Конечно, бывает всякое. Бывают неудачные сплавы. Со шлаковыми примесями. Бывает, что в тигель для плавления по ошибке или недостатку дарования попадают черты, взятые не у живых людей, а из книг. Бумага не плавится, а горит. И от персонажа начинает попахивать дымком литературщины.
Бывает, что напишешь какую-нибудь фигуру (чаще всего отрицательную), и ее начинают узнавать. Звонят: "Здорово ты такого-то вывел..." или: "Напрасно ты его зацепил, он в общем парень ничего..."
Тут надо разобраться, что к чему.
Когда-то слово "пасквиль" не было ругательным. Существовал такой литературный жанр. Пасквилем называлось литературное произведение, в котором открыто выводились (в том числе и на сцену) реально существующие современники. Жанр этот умер, а слово осталось.
Пасквили меня не интересуют, и большинство описанных выше звонков основано на недоразумении. Я никого не "вывожу". Всякий образ заключает в себе и обобщенно типическое, и индивидуально неповторимое. Если мысль о сходстве возникла по существу, драматург должен быть счастлив: значит, ему удалось подметить и обобщить что-то, свойственное не одному человеку. Если речь идет о неповторимой черте - чаще всего это только краска, блик, деталь, которые рассыпаны всюду и которыми писатель пользуется, не всегда отдавая себе отчет, где он их подхватил.
Мы знаем из истории литературы: у редкого писателя не было осложнений из-за того, что конкретные люди принимали написанное на свой счет. Будучи польщены, они молчали или хвастались. Уязвленные вламывались в амбицию и даже подавали в суд. Поводы были разные: совпадение фамилий, профессий и биографических деталей, сходство между сюжетом произведения и жизненными ситуациями.
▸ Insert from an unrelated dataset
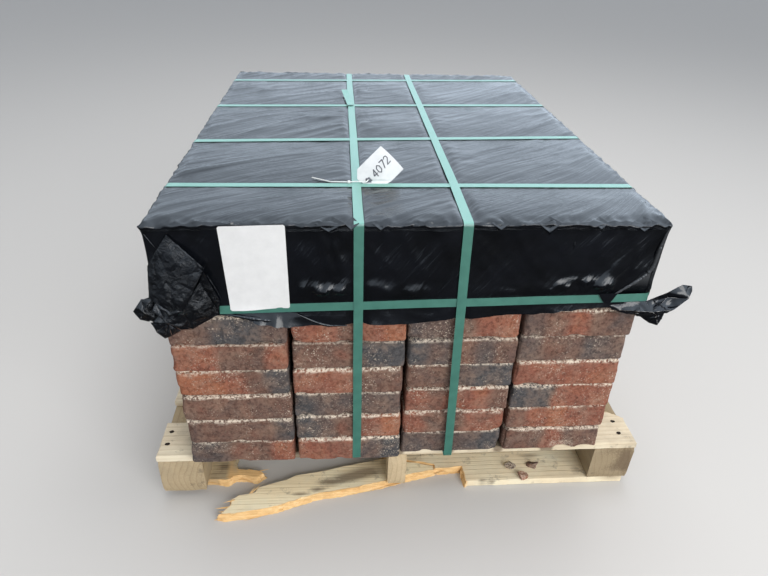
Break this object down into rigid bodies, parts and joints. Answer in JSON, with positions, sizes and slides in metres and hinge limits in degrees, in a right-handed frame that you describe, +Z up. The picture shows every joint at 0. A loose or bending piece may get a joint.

Подавляющее большинство этих претензий основано на недоразумениях. Писатель не должен ставить перед собой задачу опорочить (или прославить) средствами искусства определенного человека. Это задача, недостойная искусства и тем самым выходящая за его пределы. Писатель имеет дело с явлением, характером, а не с частными лицами.